Expiring Medication Packaging to announce not to take the medicine
Instead of the usual Medication Packaging that we are used to and can see in the image, a lot of people have problems with seeing the expiry dates printed on the back of the Medication Packaging. The new invention is to have marks on the back of Medication Packaging that is obviously spotted. The gadget will prevent people to take the medications that are expired as they will not benefit from the medications.
The new packaging would use a multi-layered material featuring the standard label layer on top, and a sub-layer with the expiration warning message. In between these layers would be a diffusible material that lets the ink from the bottom layer seep through over time, eventually revealing when the meds were expired.
The approach not only helps prevent consumers from taking expired medication, in theory it would also make it very difficult for shady retailers to sell medicine that’s past its prime.

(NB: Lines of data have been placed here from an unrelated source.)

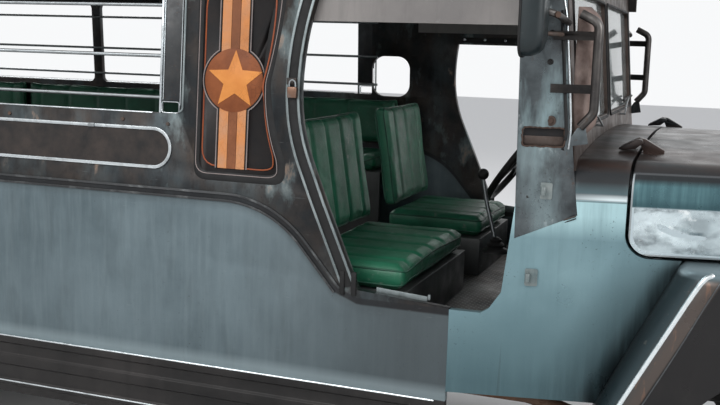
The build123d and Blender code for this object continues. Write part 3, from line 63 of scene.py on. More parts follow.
# Driving sizes, metres, +X forward, +Y left
body = {
    "half": 0.930,
    "kneeZ": 1.150,
    "lean": tan(radians(3.5)),
    "rearX": -2.800,
    "seamX": 1.234,
    "taper": tan(radians(12.0)),
    "sillZ": 1.391,
}
axles = {"front": 2.300, "rear": -1.380, "z": 0.370, "wheelY": 0.760}
corners = (
    # name, station, side
    ("front_right", axles["front"], -1),
    ("front_left", axles["front"], 1),
    ("rear_right", axles["rear"], -1),
    ("rear_left", axles["rear"], 1),
)


# Camera and light

camera = {"place": (1.95, -3.68, 1.62), "yaw": 20.0, "pitch": 8.9, "roll": -1.72, "lens": 50.0}


def aimCamera():
    yaw, pitch, roll = radians(camera["yaw"]), radians(camera["pitch"]), radians(camera["roll"])
    ahead = Vector((-sin(yaw) * cos(pitch), cos(yaw) * cos(pitch), -sin(pitch)))
    level = Vector((cos(yaw), sin(yaw), 0.0))
    upright = level.cross(ahead)
    right = level * cos(roll) - upright * sin(roll)
    up = upright * cos(roll) + level * sin(roll)
    bpy.ops.object.camera_add()
    eye = bpy.context.object
    eye.data.lens = camera["lens"]
    eye.data.sensor_width = 36.0
    eye.data.clip_end = 60.0
    turn = Matrix((right, up, -ahead)).transposed().to_4x4()
    eye.matrix_world = Matrix.Translation(camera["place"]) @ turn
    bpy.context.scene.camera = eye


light = {
    # name: place, aim, size, watts
    "key": ((-1.5, -6.5, 5.5), (0.3, 0.0, 1.0), 4.5, 330.0),
    "front": ((7.5, -3.5, 4.0), (2.0, 0.0, 1.0), 3.5, 210.0),
    "back": ((-5.5, 5.5, 5.0), (0.0, 0.0, 1.0), 4.0, 240.0),
}
ambient = 0.62
floorColour = (0.80, 0.80, 0.79, 1.0)


def lightStudio():
    for name, (place, aim, size, watts) in light.items():
        bpy.ops.object.light_add(type="AREA", location=place)
        lamp = bpy.context.object
        lamp.name = "lamp_" + name
        lamp.data.size = size
        lamp.data.energy = watts
        lamp.rotation_euler = (Vector(aim) - Vector(place)).to_track_quat("-Z", "Y").to_euler()
    world = bpy.data.worlds.new("studio")
    bpy.context.scene.world = world
    world.use_nodes = True
    tree = world.node_tree
    ground = tree.nodes["Background"]
    ground.inputs["Color"].default_value = (0.93, 0.95, 1.0, 1.0)
    ground.inputs["Strength"].default_value = ambient
    seen = tree.nodes.new("ShaderNodeBackground")
    seen.inputs["Color"].default_value = (0.94, 0.95, 0.96, 1.0)
    path = tree.nodes.new("ShaderNodeLightPath")
    either, anyOf = [tree.nodes.new("ShaderNodeMath") for _ in range(2)]
    either.operation = anyOf.operation = "MAXIMUM"
    mix = tree.nodes.new("ShaderNodeMixShader")
    for source, target in ((path.outputs["Is Camera Ray"], either.inputs[0]),
                           (path.outputs["Is Glossy Ray"], either.inputs[1]),
                           (either.outputs[0], anyOf.inputs[0]),
                           (path.outputs["Is Transmission Ray"], anyOf.inputs[1]),
                           (anyOf.outputs[0], mix.inputs["Fac"]), (ground.outputs[0], mix.inputs[1]),
                           (seen.outputs[0], mix.inputs[2]),
                           (mix.outputs[0], tree.nodes["World Output"].inputs["Surface"])):
        tree.links.new(source, target)
    bpy.ops.mesh.primitive_plane_add(size=60.0)
    floor = bpy.context.object
    floor.name = "studio_floor"
    paint = bpy.data.materials.new("studio_floor")
    paint.use_nodes = True
    shader = paint.node_tree.nodes["Principled BSDF"]
    shader.inputs["Base Color"].default_value = floorColour
    shader.inputs["Roughness"].default_value = 0.9
    floor.data.materials.append(paint)
    bpy.context.scene.view_settings.view_transform = "Standard"


aimCamera()
lightStudio()
print("stage: camera and light set")


# Finishes: small helpers that put and join shader nodes

class Paint:
    # one material: its shader, its colour so far, and the nodes put into it

    def __init__(self, name, metal, rough, coat=0.0):
        self.finish = bpy.data.materials.new(name)
        self.finish.use_nodes = True
        self.tree = self.finish.node_tree
        self.shader = self.tree.nodes["Principled BSDF"]
        self.colour = None
        self.set({"Metallic": metal, "Roughness": rough, "Coat Weight": coat})

    def set(self, values, node=None):
        # sockets are joined, anything else becomes the socket's own value
        node = node or self.shader
        for key, value in values.items():
            if isinstance(value, bpy.types.NodeSocket):
                self.tree.links.new(value, node.inputs[key])
            else:
                node.inputs[key].default_value = value
        return node

    def put(self, kind, inputs, **settings):
        node = self.tree.nodes.new("ShaderNode" + kind)
        for key, value in settings.items():
            setattr(node, key, value)
        return self.set(inputs, node)

    def math(self, kind, a, b=0.5):
        return self.put("Math", {0: a, 1: b}, operation=kind).outputs[0]

    def times(self, a, b):
        return self.math("MULTIPLY", a, b)

    def where(self):
        return self.put("TexCoord", {}).outputs["Object"]

    def spot(self, stretch=(1, 1, 1), turn=(0, 0, 0)):
        # object coordinates, stretched and turned
        return self.put("Mapping", {"Vector": self.where(), "Scale": stretch, "Rotation": turn}).outputs[0]

    def axis(self, letter):
        return self.put("SeparateXYZ", {"Vector": self.where()}).outputs[letter]

    def leaned(self):
        # station measured along the slope of the fender's rear face
        return self.math("ADD", self.axis("X"), self.times(self.axis("Z"), fenderSlope))

    def span(self, value, low, high, toLow=0.0, toHigh=1.0):
        return self.put("MapRange", {
            "Value": value, "From Min": low, "From Max": high, "To Min": toLow, "To Max": toHigh,
        }).outputs[0]

    def cloud(self, scale, low, high, stretch=(1, 1, 1), detail=5.0, turn=(0, 0, 0), toHigh=1.0):
        # soft patches from 0 to toHigh
        noise = self.put("TexNoise", {
            "Vector": self.spot(stretch, turn), "Scale": scale, "Detail": detail, "Roughness": 0.6})
        return self.span(noise.outputs["Fac"], low, high, 0.0, toHigh)

    def scratches(self, density, amount, turn):
        # fine faint lines, long along one way
        return self.cloud(2.4 * density, 0.68, 0.80, (0.08, 1.0, 1.0), 3.0, turn, 0.35 * amount)

    def blend(self, mask, under, over):
        # the colour so far becomes under, with over laid on where the mask is 1
        def tone(value):
            return value if isinstance(value, bpy.types.NodeSocket) else (*value, 1.0)

        mix = self.put("Mix", {}, data_type="RGBA")
        self.colour = self.set({0: mask, 6: tone(under), 7: tone(over)}, mix).outputs[2]

    def layer(self, mask, over):
        self.blend(mask, self.colour, over)

    def grain(self, scale, height, detail=5.0):
        # a bump for wear()
        return self.cloud(scale, 0.2, 0.8, detail=detail), height

    def wear(self, scale, rough, *bumps, metal=None):
        # colour, roughness and bumps into the shader
        self.set({"Base Color": self.colour,
                  "Roughness": self.span(self.cloud(scale, 0.3, 0.7), 0.0, 1.0, *rough)})
        if metal is not None:
            self.set({"Metallic": metal})
        for k, (height, distance) in enumerate(bumps):
            inputs = {"Height": height, "Strength": 0.6, "Distance": distance}
            if k:
                inputs["Normal"] = normal
            normal = self.put("Bump", inputs).outputs["Normal"]
        self.set({"Normal": normal})
        return self.finish


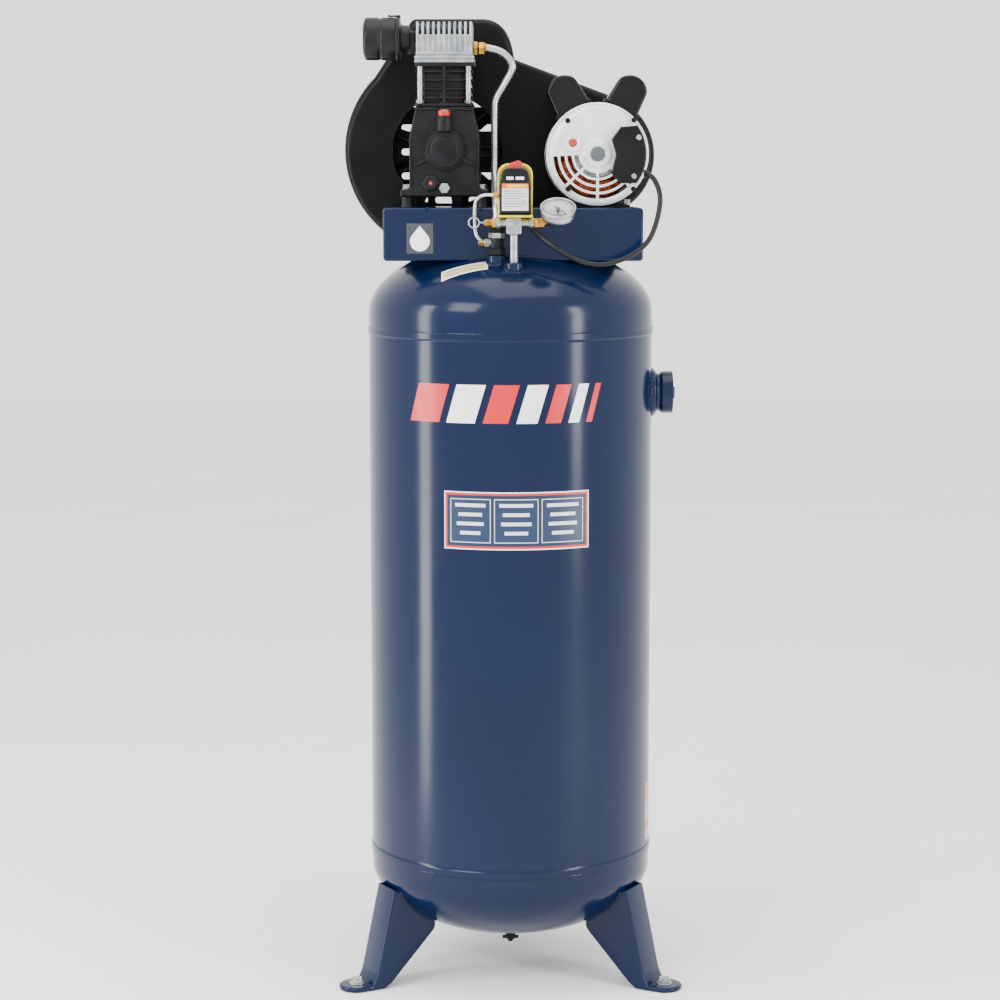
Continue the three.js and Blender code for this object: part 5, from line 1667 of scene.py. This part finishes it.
class COMPRESSOR_OT_pipework(bpy.types.Operator):
    """The discharge tube with its fittings, the check valve and the unloader tube."""

    bl_idname = "compressor.pipework"
    bl_label = "Pipework"
    bl_options = {"REGISTER", "UNDO"}

    def execute(self, context):
        wall = HEAD_HIGH.x
        nut_z = BUNGS[0][2] + 52
        route = [
            (wall + 10, -64, 1667), (-38, -64, 1667), (-14, -64, 1659), (1, -64, 1642), (1, -64, 1626),
            (-12, -64, 1603), (-26, -64, 1578), (-28, -64, 1556), (-28, -64, 1500), (-28, -66, 1466),
            (-28, -76, 1444), (-27, -104, 1424), (-26, -138, 1410), (-25, -157, 1396), (-24, -163, 1381),
            (-24, -166, 1367), (-24, -166, nut_z + 2),
        ]
        line = coat(sweep("line", smooth_path(route, 170), 6.4, resolution=6), drawn_aluminium)
        foot = coat(hexagon("foot", 22, nut_z, nut_z + 13, (-24, -166, 0)), iron_paint)
        sleeve = coat(rod("sleeve", 8.4, nut_z + 12, nut_z + 17, (-24, -166, 0), "Z", 32, 1.6), iron_paint)
        head = coat(hexagon("head", 22, wall + 0.4, wall + 9, (0, -64, 1667), "X"), brass)
        nut = coat(hexagon("nut", 20, wall + 10, wall + 21, (0, -64, 1667), "X"), brass)
        neck = coat(rod("neck", 8.2, wall + 20, wall + 25, (0, -64, 1667), "X", 32, 1.6), brass)
        fit(
            unite("discharge_line", line, foot, sleeve, head, nut, neck), FRAME, "tube_aluminium",
            "discharge_tube"
        )

        x, y, seat = BUNGS[1]
        stem = rod("stem", 8.6, seat - 22, seat + 6, (x, y, 0), "Z", 32)
        low_hex = hexagon("low", 26, seat + 0.4, seat + 14, (x, y, 0))
        waist = rod("waist", 11.5, seat + 13, nut_z - 10, (x, y, 0), "Z", 40, 1)
        top_hex = hexagon("top", 24, nut_z - 11, nut_z - 0.3, (x, y, 0))
        side = rod("side", 6, x - 22, x - 6, (0, y, BUNGS[0][2] + 34), "X", 32, 0.8)
        side_hex = hexagon("side", 13, x - 20, x - 12, (0, y, BUNGS[0][2] + 34), "X")
        dark = [coat(piece, iron_paint) for piece in (stem, low_hex, waist)]
        bright = [coat(piece, zinc_plate) for piece in (top_hex, side, side_hex)]
        fit(unite("check_valve_body", *dark, *bright), FRAME, "brass_fitting", "check_valve")

        z0 = BUNGS[0][2]
        left = COVER_LOW.x - 0.3
        thin = [
            (left - 0.3, -185, 1413), (left - 9, -185, 1413), (-44, -178, 1413), (-55, -174, 1408),
            (-61, -167, 1395), (-61, -166, z0 + 62), (-58, -166, z0 + 46), (-49, -166, z0 + 35),
            (x - 30, -166, z0 + 34), (x - 22.3, -166, z0 + 34),
        ]
        pipe = coat(sweep("pipe", smooth_path(thin, 110), 3.3, resolution=5), drawn_aluminium)
        nuts = [coat(hexagon("nut", 10, x - 31, x - 22.4, (0, -166, z0 + 34), "X"), brass),
                coat(hexagon("nut", 10, left - 10, left - 0.4, (0, -185, 1413), "X"), brass)]
        fit(unite("unloader_line", pipe, *nuts), FRAME, "tube_aluminium", "unloader_tube")
        return {"FINISHED"}


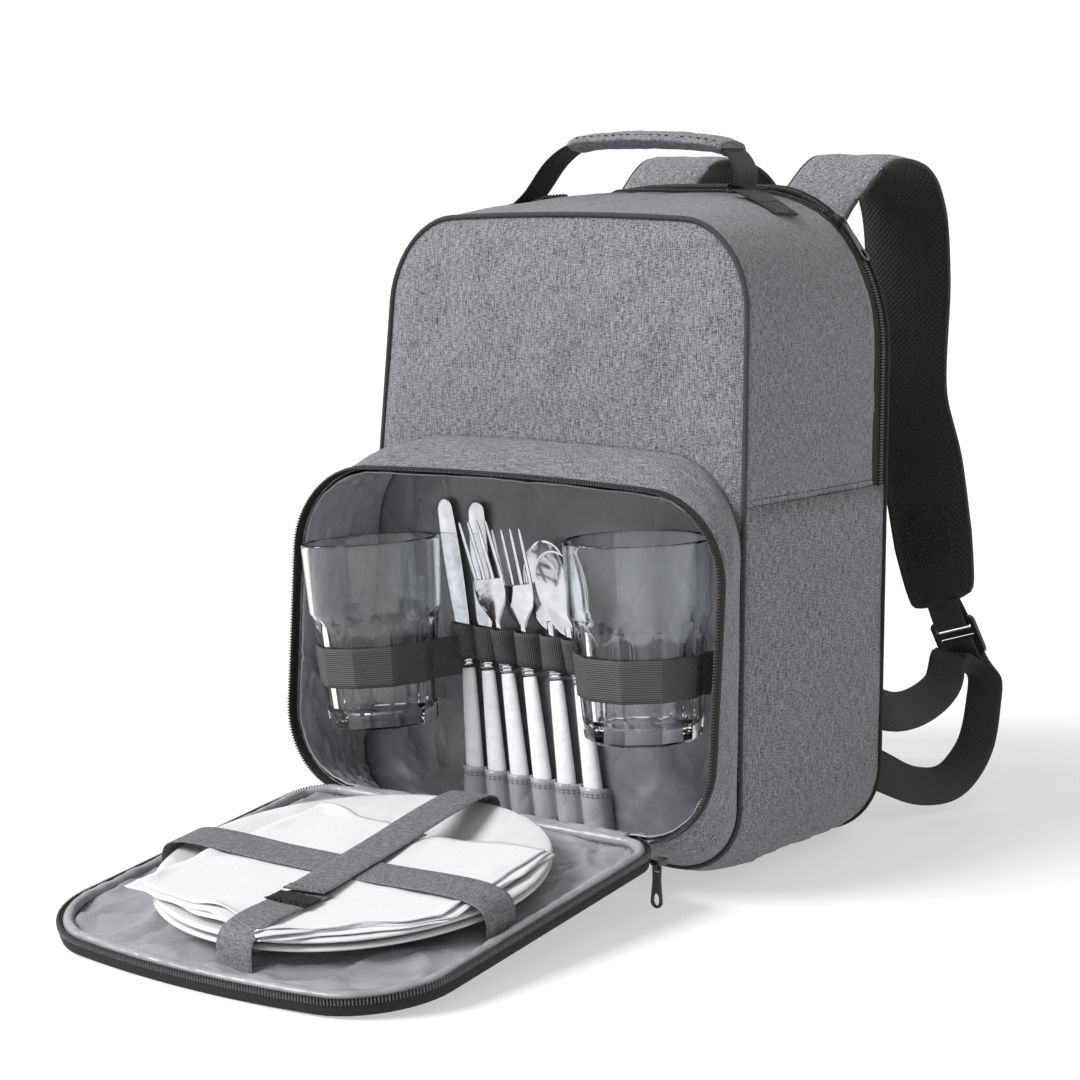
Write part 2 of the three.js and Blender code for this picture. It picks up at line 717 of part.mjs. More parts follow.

Terumo’s Upwalk Toe Lifting Socks
The new socks prevent the elder people from falling, as the old people can have several diseases that can cause a lot of falling. The Huge German medical Terumo has announced about the new sock.
The Upwalk brand of socks features different stitching on top and the bottom so that there’s more give on the bottom and more pull on top, resulting in lifted toes. According to the video below, though Japanese folks like to walk around in their socks at home, the Upwalk socks do their magic even while wearing shoes.
Smart spoon for Parkinson’s tremors
People who suffers the Parkinson’s disease have alot of problems when eating, there has been many gadgets invented in the last years, but the new gadget might be the best.
The Liftware spoon constantly steadies itself thanks to an embedded computer that takes the motion signals detected by the sensors, identifies the user’s tremor, and then moves the spoon in the opposite direction of that tremor. The company reports that lab tests showed a more than 70 percent reduction in tremors.